UN MENESTRELLO ALPINO

“L'aquila in volo sopra l'Adamello il mondo osserva da lassù: un uomo intanto indossa il suo cappello, guarda le bianche cime da lassù”: così inizia “Occhi alpini” il piccolo poema di Cristian Patarini, il giovane musicista di Losine che, pensando al bisnonno alpino sciatore nella guerra bianca in Adamello ed allo zio reduce dalla Campagna di Russia, ascoltando soprattutto la voce del cuore, ha realizzato un piccolo gioiello musicale, gustoso, orecchiabile, intenso e ricco di tanto affetto per quel capello con la penna nera che nelle vallate alpine è simbolo prima di tutto di appartenenza. Cristian non ha fatto la naja perché per lui e quelli venuti dopo di lui era stata abolita. Se la potesse fare deciderebbe subito per una naja alpina e con gli alpini. Il suo lavoro è frutto solo di un Dna camuno e famigliare, di storie ascoltate con occhi sgranati del bambini curioso e attento, di racconti a volte tristi, a volte gustosi, legati all'epopea alpina di Losine, della Vallecamonica e degli alpini fratelli in tutto il mondo. Ignorando alcune ferree regole alpine (Brigate, reggimenti, battaglioni: non sa cosa siano), ha colto liberamente il senso dell'alpinità della sua famiglia, dei suoi compaesani e dei Cori alpini con cui ha collaborato come fisarmonicista.
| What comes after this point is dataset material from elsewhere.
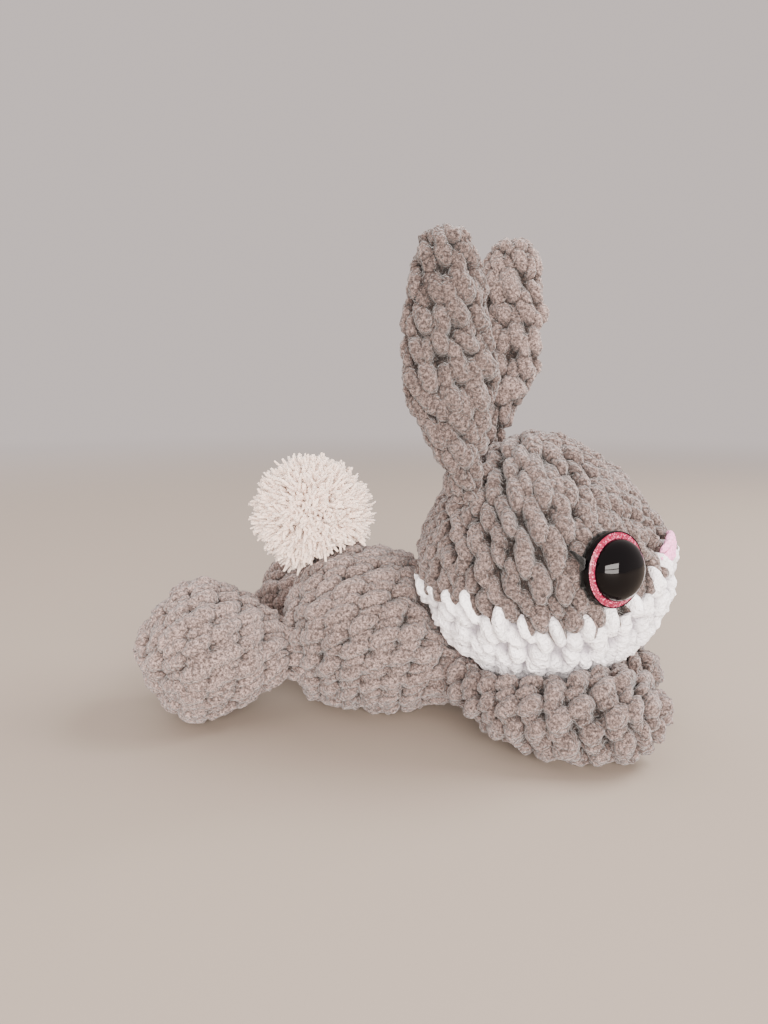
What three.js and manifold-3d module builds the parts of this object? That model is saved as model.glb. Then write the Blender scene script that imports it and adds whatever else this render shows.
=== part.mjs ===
// A crocheted plush rabbit lying on its belly, worked in thick chenille yarn.
//
// Frame: millimetres, +X towards the nose along the trunk, +Y to the rabbit's left, +Z up,
// origin on the floor under the middle of the bounding box. Every stuffed piece is crocheted
// on its own and sewn on, so each is its own closed solid. Neighbours press into each other,
// and the softer one is cut back with a gap of SEAM_GAP.
import * as THREE from 'three';
import * as BufferGeometryUtils from 'three/addons/utils/BufferGeometryUtils.js';
import Module from 'manifold-3d';

const wasm = await Module();
wasm.setup();

// Driving dimensions. Places are measured from the point on the floor under the rump's middle.
const SEAM_GAP = 0.3;
const HEAD = { at: [64, 0, 63.5], radius: 46.5, crown: 46, jaw: 46.5, turn: -18, tilt: 19, nod: -1 };
const CROWN_POWER = 1.6; // 2 is a round crown, less tapers it towards the top
const FOREHEAD_SLOPE = 0.28; // share of the front half's depth that the crown loses
const CHIN_LEVEL = -0.5; // where the white lower half starts, from the head's equator up
const EYE = { radius: 12, dome: 4.2, rim: 0.8 };
const EYE_RIGHT = { side: -1, azimuth: 33, rise: 11.2, look: 24, lookRise: 12, sink: 1.2 };
const EYE_LEFT = { side: 1, azimuth: 48, rise: 8, look: 44, lookRise: 20, sink: 4.4 };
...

In questo modo, il suo lavoro è risultato ancora più alto e bello, libero da ogni possibile condizionamento: come l'aquila del suo canto, stemma del cappello alpino e di mille gagliardetti italiani, ha preso il volo verso le cime innevate. “Occhi alpini” è un pezzo di poesia in musica, destinato a non fermarsi alla terra camuna: presto potrebbe entrare anche nei repertori corali alpini.